** Begin **

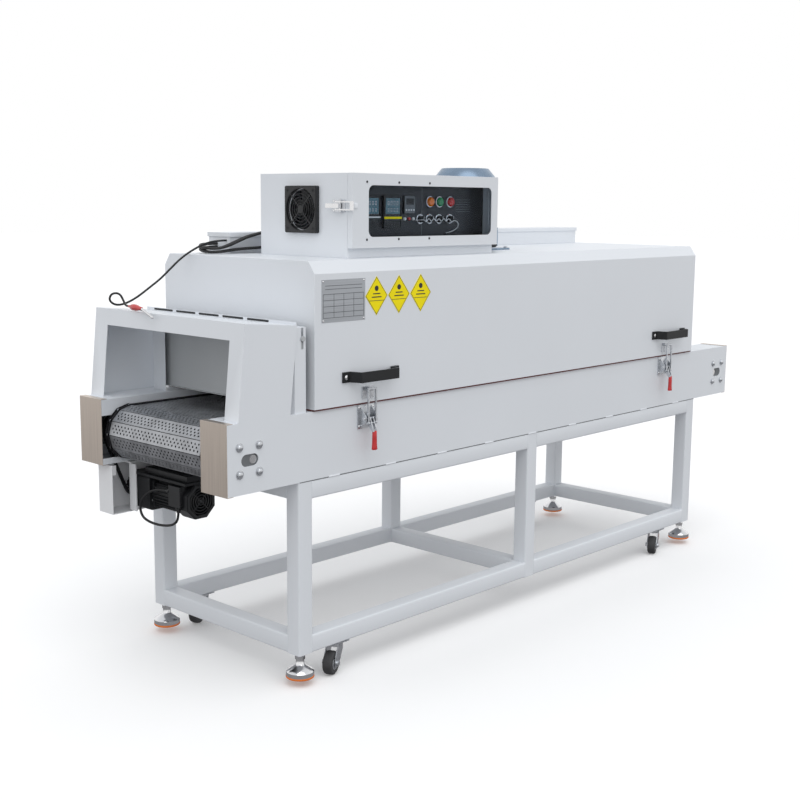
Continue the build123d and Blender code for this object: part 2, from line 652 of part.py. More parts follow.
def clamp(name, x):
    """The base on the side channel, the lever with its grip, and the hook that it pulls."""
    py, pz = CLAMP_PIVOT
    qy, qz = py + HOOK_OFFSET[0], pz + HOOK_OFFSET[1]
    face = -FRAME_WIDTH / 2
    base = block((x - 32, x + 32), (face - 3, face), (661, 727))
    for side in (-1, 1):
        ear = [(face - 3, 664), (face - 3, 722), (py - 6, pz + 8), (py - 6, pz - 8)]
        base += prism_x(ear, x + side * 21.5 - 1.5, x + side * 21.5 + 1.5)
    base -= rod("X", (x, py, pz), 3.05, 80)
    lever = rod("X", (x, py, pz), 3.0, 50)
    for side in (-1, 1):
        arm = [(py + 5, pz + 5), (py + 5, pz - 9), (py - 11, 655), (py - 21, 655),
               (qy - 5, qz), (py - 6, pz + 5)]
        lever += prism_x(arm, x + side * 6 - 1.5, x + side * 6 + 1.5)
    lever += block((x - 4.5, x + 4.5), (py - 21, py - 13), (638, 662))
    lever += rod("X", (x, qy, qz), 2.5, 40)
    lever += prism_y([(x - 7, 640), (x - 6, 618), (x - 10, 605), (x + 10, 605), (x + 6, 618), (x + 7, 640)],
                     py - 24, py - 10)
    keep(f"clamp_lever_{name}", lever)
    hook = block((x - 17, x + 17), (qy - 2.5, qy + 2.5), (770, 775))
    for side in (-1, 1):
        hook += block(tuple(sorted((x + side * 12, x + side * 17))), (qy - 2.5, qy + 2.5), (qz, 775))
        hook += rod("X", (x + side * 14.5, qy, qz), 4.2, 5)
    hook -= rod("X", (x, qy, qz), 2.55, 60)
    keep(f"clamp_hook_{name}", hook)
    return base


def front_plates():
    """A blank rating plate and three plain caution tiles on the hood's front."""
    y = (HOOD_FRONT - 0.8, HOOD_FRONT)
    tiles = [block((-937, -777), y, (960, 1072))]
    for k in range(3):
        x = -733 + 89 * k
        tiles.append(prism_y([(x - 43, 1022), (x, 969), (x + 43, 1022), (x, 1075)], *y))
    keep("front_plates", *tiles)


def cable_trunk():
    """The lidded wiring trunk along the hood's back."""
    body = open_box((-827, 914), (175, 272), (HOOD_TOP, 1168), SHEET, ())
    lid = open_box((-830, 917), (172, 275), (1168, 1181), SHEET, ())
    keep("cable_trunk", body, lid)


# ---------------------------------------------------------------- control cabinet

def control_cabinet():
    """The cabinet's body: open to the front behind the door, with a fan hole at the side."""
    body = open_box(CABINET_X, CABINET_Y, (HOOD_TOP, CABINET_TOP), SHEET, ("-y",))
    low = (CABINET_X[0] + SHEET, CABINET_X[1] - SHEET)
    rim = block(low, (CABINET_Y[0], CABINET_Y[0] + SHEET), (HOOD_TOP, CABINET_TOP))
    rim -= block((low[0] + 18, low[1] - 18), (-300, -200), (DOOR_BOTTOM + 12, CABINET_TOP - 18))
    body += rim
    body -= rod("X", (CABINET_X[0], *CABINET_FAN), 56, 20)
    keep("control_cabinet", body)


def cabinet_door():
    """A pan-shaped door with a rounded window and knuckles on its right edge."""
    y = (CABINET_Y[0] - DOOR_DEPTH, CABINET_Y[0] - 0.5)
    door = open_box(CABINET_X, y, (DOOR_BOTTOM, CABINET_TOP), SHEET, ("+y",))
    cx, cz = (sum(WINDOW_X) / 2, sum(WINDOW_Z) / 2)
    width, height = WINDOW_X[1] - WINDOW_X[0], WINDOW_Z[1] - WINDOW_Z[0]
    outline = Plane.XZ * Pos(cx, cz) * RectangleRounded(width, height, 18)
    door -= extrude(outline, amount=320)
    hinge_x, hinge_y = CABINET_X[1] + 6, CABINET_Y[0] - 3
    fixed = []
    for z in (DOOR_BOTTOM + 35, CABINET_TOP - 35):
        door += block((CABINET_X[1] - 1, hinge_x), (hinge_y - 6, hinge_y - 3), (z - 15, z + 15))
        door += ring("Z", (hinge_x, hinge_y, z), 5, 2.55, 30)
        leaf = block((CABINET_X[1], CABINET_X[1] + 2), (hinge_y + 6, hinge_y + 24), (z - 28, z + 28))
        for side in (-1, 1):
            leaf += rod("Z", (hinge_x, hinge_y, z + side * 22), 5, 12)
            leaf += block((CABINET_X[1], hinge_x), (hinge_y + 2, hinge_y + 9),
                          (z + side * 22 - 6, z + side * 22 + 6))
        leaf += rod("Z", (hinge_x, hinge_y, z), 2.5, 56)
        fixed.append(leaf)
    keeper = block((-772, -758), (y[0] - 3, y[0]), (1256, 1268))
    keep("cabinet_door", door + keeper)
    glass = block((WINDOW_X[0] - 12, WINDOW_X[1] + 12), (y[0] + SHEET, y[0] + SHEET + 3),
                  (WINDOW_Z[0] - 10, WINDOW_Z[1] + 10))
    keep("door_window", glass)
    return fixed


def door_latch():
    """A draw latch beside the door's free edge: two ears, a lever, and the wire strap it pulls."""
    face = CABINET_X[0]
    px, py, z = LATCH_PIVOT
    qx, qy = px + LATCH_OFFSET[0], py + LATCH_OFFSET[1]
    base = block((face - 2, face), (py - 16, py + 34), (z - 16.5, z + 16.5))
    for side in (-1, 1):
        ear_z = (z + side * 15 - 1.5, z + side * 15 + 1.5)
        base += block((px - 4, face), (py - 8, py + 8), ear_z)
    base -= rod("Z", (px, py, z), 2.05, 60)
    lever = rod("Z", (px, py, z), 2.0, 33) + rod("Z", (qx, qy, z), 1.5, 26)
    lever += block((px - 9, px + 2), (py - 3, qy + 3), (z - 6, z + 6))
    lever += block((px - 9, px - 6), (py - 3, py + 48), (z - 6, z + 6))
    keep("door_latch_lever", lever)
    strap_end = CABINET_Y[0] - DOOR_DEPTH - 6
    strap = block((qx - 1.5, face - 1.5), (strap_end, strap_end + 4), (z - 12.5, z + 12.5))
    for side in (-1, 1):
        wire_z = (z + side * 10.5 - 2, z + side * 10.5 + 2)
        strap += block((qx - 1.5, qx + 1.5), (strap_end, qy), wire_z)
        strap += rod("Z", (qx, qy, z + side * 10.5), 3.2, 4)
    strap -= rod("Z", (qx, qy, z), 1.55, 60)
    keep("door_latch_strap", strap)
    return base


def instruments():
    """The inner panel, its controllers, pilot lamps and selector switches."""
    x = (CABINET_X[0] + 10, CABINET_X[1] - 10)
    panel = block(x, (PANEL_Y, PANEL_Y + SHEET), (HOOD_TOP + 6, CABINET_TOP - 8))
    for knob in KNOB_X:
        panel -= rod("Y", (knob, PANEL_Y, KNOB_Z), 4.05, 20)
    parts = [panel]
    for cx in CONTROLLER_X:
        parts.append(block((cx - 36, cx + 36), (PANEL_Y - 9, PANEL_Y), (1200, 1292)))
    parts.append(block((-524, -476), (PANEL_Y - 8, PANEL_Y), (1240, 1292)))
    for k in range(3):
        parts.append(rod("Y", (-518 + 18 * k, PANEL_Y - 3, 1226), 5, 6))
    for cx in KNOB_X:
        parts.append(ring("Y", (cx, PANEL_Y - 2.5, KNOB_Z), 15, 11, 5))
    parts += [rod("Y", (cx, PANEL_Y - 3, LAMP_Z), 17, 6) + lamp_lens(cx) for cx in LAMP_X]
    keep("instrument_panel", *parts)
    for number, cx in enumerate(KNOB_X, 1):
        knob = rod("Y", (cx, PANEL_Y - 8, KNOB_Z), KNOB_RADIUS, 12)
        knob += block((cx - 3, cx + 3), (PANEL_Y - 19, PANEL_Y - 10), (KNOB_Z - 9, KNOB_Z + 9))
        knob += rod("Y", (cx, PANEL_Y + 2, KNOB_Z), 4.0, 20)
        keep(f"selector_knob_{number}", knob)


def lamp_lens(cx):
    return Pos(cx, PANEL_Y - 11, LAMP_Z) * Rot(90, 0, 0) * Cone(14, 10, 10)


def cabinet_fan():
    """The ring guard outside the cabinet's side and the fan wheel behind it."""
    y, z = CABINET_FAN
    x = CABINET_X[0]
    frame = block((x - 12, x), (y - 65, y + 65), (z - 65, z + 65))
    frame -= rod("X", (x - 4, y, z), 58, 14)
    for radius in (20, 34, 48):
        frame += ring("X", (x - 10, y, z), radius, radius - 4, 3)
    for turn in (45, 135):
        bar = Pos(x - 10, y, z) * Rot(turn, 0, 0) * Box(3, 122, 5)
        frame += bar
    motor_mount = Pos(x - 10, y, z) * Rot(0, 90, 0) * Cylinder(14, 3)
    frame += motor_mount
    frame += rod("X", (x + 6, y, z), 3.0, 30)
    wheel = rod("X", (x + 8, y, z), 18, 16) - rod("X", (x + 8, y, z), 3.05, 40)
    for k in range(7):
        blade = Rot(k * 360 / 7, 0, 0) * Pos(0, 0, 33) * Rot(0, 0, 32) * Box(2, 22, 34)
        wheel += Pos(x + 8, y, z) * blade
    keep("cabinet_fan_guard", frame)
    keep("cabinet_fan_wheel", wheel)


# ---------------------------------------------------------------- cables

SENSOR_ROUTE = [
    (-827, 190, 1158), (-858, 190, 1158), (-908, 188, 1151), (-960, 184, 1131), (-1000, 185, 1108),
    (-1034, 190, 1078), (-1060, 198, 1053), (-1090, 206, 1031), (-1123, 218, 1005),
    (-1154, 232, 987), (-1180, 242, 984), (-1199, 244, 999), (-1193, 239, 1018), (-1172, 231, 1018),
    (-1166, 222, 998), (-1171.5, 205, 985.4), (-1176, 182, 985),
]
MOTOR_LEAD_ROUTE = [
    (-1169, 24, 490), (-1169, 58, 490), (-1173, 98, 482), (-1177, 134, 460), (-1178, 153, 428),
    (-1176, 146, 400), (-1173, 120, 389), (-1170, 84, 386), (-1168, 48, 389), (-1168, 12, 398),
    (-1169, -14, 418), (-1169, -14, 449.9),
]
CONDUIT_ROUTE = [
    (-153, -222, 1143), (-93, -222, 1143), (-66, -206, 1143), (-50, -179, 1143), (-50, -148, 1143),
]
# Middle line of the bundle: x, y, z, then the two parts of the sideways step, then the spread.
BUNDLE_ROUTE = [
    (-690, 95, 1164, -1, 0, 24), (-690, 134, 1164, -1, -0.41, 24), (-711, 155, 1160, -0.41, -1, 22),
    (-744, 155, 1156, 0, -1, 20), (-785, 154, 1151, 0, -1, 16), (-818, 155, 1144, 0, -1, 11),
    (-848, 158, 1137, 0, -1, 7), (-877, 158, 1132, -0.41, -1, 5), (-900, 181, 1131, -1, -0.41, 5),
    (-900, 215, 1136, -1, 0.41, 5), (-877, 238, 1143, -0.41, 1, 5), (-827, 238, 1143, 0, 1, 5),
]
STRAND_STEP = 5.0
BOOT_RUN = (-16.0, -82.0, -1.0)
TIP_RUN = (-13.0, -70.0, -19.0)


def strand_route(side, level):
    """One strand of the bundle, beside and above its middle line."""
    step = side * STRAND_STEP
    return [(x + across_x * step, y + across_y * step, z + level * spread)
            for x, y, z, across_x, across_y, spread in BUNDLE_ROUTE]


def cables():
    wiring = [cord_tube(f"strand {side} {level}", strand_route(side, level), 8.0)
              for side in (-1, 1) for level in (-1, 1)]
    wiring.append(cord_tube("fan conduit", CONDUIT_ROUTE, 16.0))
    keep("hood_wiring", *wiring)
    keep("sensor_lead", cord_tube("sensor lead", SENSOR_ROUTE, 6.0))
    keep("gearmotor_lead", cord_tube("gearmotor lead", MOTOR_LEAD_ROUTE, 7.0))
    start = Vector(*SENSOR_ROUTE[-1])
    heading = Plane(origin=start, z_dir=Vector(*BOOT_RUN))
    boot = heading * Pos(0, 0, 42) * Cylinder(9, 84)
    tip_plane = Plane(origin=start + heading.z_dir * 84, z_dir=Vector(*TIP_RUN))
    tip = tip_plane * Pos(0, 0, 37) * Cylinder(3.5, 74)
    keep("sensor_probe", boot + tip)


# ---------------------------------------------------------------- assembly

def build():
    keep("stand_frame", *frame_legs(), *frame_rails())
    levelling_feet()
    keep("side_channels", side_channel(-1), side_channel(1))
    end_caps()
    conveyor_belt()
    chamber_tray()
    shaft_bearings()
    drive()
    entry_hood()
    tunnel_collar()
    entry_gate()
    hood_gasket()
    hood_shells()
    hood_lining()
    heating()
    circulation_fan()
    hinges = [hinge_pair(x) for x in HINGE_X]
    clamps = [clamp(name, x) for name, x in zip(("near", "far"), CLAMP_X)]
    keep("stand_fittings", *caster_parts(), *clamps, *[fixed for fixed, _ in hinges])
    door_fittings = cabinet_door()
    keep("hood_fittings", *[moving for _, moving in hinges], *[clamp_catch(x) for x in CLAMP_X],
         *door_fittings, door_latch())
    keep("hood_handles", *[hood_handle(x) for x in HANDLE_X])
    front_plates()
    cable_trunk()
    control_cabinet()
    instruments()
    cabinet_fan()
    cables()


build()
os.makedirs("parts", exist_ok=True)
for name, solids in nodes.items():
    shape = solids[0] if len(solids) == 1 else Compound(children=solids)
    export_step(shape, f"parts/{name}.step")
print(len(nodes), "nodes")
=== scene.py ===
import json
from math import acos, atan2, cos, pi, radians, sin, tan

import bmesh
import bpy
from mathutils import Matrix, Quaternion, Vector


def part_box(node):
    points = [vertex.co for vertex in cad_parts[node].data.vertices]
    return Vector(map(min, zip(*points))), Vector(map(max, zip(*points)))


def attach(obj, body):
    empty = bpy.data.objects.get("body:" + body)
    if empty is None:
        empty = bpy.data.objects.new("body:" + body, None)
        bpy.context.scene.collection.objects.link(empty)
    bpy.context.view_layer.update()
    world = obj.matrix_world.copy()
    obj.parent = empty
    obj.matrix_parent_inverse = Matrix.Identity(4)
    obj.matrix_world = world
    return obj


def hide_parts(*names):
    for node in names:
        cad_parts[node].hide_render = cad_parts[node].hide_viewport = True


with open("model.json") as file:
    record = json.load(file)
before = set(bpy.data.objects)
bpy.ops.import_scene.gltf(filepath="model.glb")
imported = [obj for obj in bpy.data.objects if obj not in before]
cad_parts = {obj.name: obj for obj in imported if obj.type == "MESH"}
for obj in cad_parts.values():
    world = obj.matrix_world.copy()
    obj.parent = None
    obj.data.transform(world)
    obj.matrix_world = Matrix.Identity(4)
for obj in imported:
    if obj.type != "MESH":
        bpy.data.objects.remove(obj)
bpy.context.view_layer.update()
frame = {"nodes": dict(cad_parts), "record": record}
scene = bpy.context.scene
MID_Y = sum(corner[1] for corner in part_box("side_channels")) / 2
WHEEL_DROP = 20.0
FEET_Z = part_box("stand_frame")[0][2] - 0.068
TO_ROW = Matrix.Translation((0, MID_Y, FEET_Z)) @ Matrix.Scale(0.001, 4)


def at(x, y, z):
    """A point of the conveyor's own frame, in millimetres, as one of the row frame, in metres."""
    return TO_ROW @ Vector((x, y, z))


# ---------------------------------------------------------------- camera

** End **

> **STATED GOAL**
Take the lines from the line with "for name, solids" through the line with "for node in", both ends included, and give them again exactly, with nothing else.

> **REPLY TO THE TASK**
for name, solids in nodes.items():
    shape = solids[0] if len(solids) == 1 else Compound(children=solids)
    export_step(shape, f"parts/{name}.step")
print(len(nodes), "nodes")
=== scene.py ===
import json
from math import acos, atan2, cos, pi, radians, sin, tan

import bmesh
import bpy
from mathutils import Matrix, Quaternion, Vector


def part_box(node):
    points = [vertex.co for vertex in cad_parts[node].data.vertices]
    return Vector(map(min, zip(*points))), Vector(map(max, zip(*points)))


def attach(obj, body):
    empty = bpy.data.objects.get("body:" + body)
    if empty is None:
        empty = bpy.data.objects.new("body:" + body, None)
        bpy.context.scene.collection.objects.link(empty)
    bpy.context.view_layer.update()
    world = obj.matrix_world.copy()
    obj.parent = empty
    obj.matrix_parent_inverse = Matrix.Identity(4)
    obj.matrix_world = world
    return obj


def hide_parts(*names):
    for node in names:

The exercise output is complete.